L’abolition de l’esclavage, dans nos colonies, est donc une œuvre mal faite et qui doit avoir les plus funestes conséquences. Les lettres que nous apporte le courrier des Antilles ne laissent malheureusement aucun doute à cet égard. A la Martinique et à la Guadeloupe, la classe des hommes de couleur s’est emparée de l’influence qu’exerçait naguère la classe blanche ; elle s’en sert pour entretenir la méfiance chez les nouveaux affranchis contre leurs anciens maîtres ; elle accapare tous les emplois, fait tourner à son profit l’intervention, dans les affaires municipales et dans les luttes électorales, de cette masse d’individus ignorans des droits qui leur ont été conférés. Le choix des commissaires généraux placés à la tête de ces deux colonies ne favorise que trop ce mouvement.

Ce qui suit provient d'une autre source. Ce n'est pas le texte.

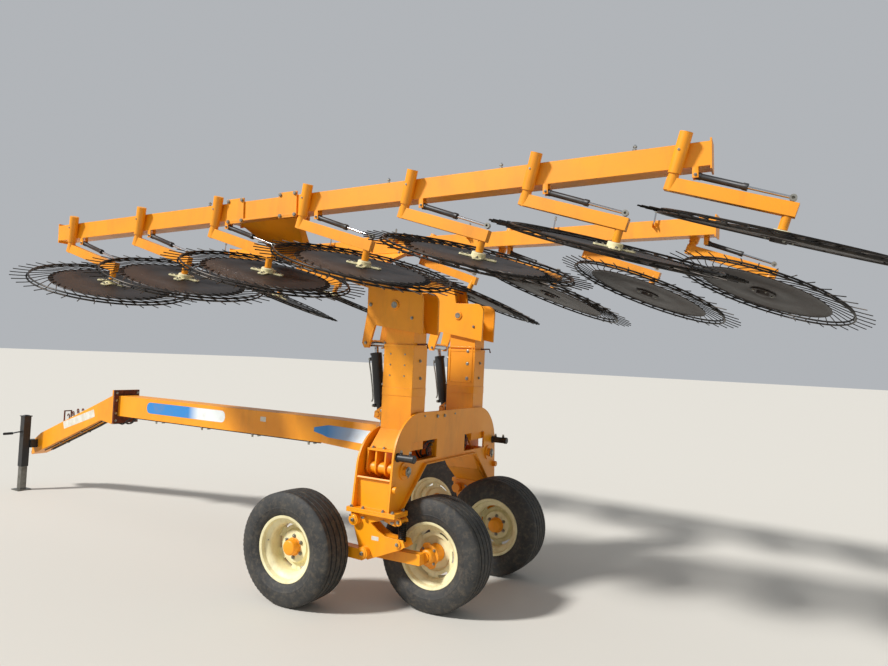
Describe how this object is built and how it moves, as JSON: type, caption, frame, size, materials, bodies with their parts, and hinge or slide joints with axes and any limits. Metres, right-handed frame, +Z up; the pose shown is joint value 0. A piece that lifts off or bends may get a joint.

La désorganisation des ateliers est déjà complète. Les affranchis font les plus dures conditions aux propriétaires, et, lorsque ces conditions sont acceptées, ils ne les observent pas. Ils passent des semaines entières sans paraître dans les champs ; quand ils y viennent, ils ne tiennent nul compte des heures de travail qu’ils se sont obligés à fournir, et passent dans le chômage la plus grande partie de la journée. Ils ne se prêtent à aucun service de nuit. Ils réclament impérieusement la révocation des anciens gérans, et imposent au colon, pour administrer son habitation, des hommes de leur choix. Au moindre mécompte qu’ils éprouvent dans leurs extravagantes prétentions, ils se réunissent en masse, parcourent les campagnes, poussent des cris furieux et font trembler leurs anciens maîtres. Dans ces premières joies de la liberté, ils se livrent à tous leurs emportemens et à tous leurs vices ; la débauche et l’oisiveté remplissent leur temps. Ils dépensent à satisfaire leurs mauvais penchans le faible pécule qu’ils ont pu amasser pendant leur captivité. Ils sont sans frein. L’éducation morale et religieuse ne les retient pas, car elle leur manque, et la police, faute d’organisation, est impuissante à réprimer leurs excès.

Dans cet état de choses, la récolte se fait mal ; elle périt en grande partie sur pied, ou, rentrée dans les ateliers, y demeure improductive par l’absence de bras pour la porter au moulin ; les propriétaires désespérés quittent leurs habitations et vont chercher la sécurité aux États-Unis ou dans les colonies espagnoles ; les négocians, réclamant inutilement aux planteurs le remboursement de leurs avances, cessent leurs paiemens, et nos bâtimens marchands pourrissent dans nos rades, ou attendent vainement un fret de retour dans les ports de nos colonies !

Ce tableau n’est pas chargé. Il ne peint qu’imparfaitement la position actuelle de nos établissemens d’outre-mer. Ainsi que nous l’avons dit, rien n’a été fait pour ménager la transition de l’ordre ancien à l’ordre nouveau, et dans cette brusque secousse imprimée à la société coloniale, c’est un bouleversement, non une réforme qu’il faut voir.